=== INPUT ROWS ===

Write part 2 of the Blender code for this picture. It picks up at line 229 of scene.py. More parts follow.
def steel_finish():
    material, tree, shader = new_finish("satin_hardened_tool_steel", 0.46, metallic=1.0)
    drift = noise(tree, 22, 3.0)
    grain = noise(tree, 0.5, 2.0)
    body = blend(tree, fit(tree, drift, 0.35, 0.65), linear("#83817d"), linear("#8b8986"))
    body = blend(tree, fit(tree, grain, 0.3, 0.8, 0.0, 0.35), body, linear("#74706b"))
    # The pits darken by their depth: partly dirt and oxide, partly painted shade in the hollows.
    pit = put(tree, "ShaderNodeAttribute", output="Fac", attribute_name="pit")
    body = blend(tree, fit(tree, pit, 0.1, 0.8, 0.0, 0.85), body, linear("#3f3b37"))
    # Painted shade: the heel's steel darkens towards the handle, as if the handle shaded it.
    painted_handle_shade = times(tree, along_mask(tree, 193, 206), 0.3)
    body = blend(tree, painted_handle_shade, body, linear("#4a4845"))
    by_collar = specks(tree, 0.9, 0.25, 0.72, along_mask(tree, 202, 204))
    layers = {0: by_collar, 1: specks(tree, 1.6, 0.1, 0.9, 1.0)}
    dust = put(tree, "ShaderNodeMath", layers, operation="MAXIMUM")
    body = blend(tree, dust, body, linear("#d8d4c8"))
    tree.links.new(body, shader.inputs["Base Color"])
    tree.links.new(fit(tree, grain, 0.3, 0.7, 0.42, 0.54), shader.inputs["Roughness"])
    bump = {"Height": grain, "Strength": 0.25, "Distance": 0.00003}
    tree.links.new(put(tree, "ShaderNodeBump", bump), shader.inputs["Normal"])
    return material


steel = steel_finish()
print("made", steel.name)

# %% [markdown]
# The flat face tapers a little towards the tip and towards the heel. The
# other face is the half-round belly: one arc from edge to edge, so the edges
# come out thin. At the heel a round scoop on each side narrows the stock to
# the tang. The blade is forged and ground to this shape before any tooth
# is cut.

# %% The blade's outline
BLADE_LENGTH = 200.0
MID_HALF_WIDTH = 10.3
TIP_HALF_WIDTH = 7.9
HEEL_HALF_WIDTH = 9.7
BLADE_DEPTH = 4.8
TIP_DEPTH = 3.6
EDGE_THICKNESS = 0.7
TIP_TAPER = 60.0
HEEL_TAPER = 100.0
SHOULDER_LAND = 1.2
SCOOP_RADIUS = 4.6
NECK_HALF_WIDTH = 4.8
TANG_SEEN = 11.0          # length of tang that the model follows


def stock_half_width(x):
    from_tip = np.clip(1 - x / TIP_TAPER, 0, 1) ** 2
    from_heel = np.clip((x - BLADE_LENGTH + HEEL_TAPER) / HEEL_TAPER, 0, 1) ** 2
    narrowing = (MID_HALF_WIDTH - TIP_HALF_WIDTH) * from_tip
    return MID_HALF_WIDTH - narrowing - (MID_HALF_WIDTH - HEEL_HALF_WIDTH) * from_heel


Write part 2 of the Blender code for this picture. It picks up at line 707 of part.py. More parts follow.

===

WORK TO BE COMPLETED — Emit the records above again, exactly, with no line skipped.

SOLUTION BELOW —
Write part 2 of the Blender code for this picture. It picks up at line 229 of scene.py. More parts follow.
def steel_finish():
    material, tree, shader = new_finish("satin_hardened_tool_steel", 0.46, metallic=1.0)
    drift = noise(tree, 22, 3.0)
    grain = noise(tree, 0.5, 2.0)
    body = blend(tree, fit(tree, drift, 0.35, 0.65), linear("#83817d"), linear("#8b8986"))
    body = blend(tree, fit(tree, grain, 0.3, 0.8, 0.0, 0.35), body, linear("#74706b"))
    # The pits darken by their depth: partly dirt and oxide, partly painted shade in the hollows.
    pit = put(tree, "ShaderNodeAttribute", output="Fac", attribute_name="pit")
    body = blend(tree, fit(tree, pit, 0.1, 0.8, 0.0, 0.85), body, linear("#3f3b37"))
    # Painted shade: the heel's steel darkens towards the handle, as if the handle shaded it.
    painted_handle_shade = times(tree, along_mask(tree, 193, 206), 0.3)
    body = blend(tree, painted_handle_shade, body, linear("#4a4845"))
    by_collar = specks(tree, 0.9, 0.25, 0.72, along_mask(tree, 202, 204))
    layers = {0: by_collar, 1: specks(tree, 1.6, 0.1, 0.9, 1.0)}
    dust = put(tree, "ShaderNodeMath", layers, operation="MAXIMUM")
    body = blend(tree, dust, body, linear("#d8d4c8"))
    tree.links.new(body, shader.inputs["Base Color"])
    tree.links.new(fit(tree, grain, 0.3, 0.7, 0.42, 0.54), shader.inputs["Roughness"])
    bump = {"Height": grain, "Strength": 0.25, "Distance": 0.00003}
    tree.links.new(put(tree, "ShaderNodeBump", bump), shader.inputs["Normal"])
    return material


steel = steel_finish()
print("made", steel.name)

# %% [markdown]
# The flat face tapers a little towards the tip and towards the heel. The
# other face is the half-round belly: one arc from edge to edge, so the edges
# come out thin. At the heel a round scoop on each side narrows the stock to
# the tang. The blade is forged and ground to this shape before any tooth
# is cut.

# %% The blade's outline
BLADE_LENGTH = 200.0
MID_HALF_WIDTH = 10.3
TIP_HALF_WIDTH = 7.9
HEEL_HALF_WIDTH = 9.7
BLADE_DEPTH = 4.8
TIP_DEPTH = 3.6
EDGE_THICKNESS = 0.7
TIP_TAPER = 60.0
HEEL_TAPER = 100.0
SHOULDER_LAND = 1.2
SCOOP_RADIUS = 4.6
NECK_HALF_WIDTH = 4.8
TANG_SEEN = 11.0          # length of tang that the model follows


def stock_half_width(x):
    from_tip = np.clip(1 - x / TIP_TAPER, 0, 1) ** 2
    from_heel = np.clip((x - BLADE_LENGTH + HEEL_TAPER) / HEEL_TAPER, 0, 1) ** 2
    narrowing = (MID_HALF_WIDTH - TIP_HALF_WIDTH) * from_tip
    return MID_HALF_WIDTH - narrowing - (MID_HALF_WIDTH - HEEL_HALF_WIDTH) * from_heel


Write part 2 of the Blender code for this picture. It picks up at line 707 of part.py. More parts follow.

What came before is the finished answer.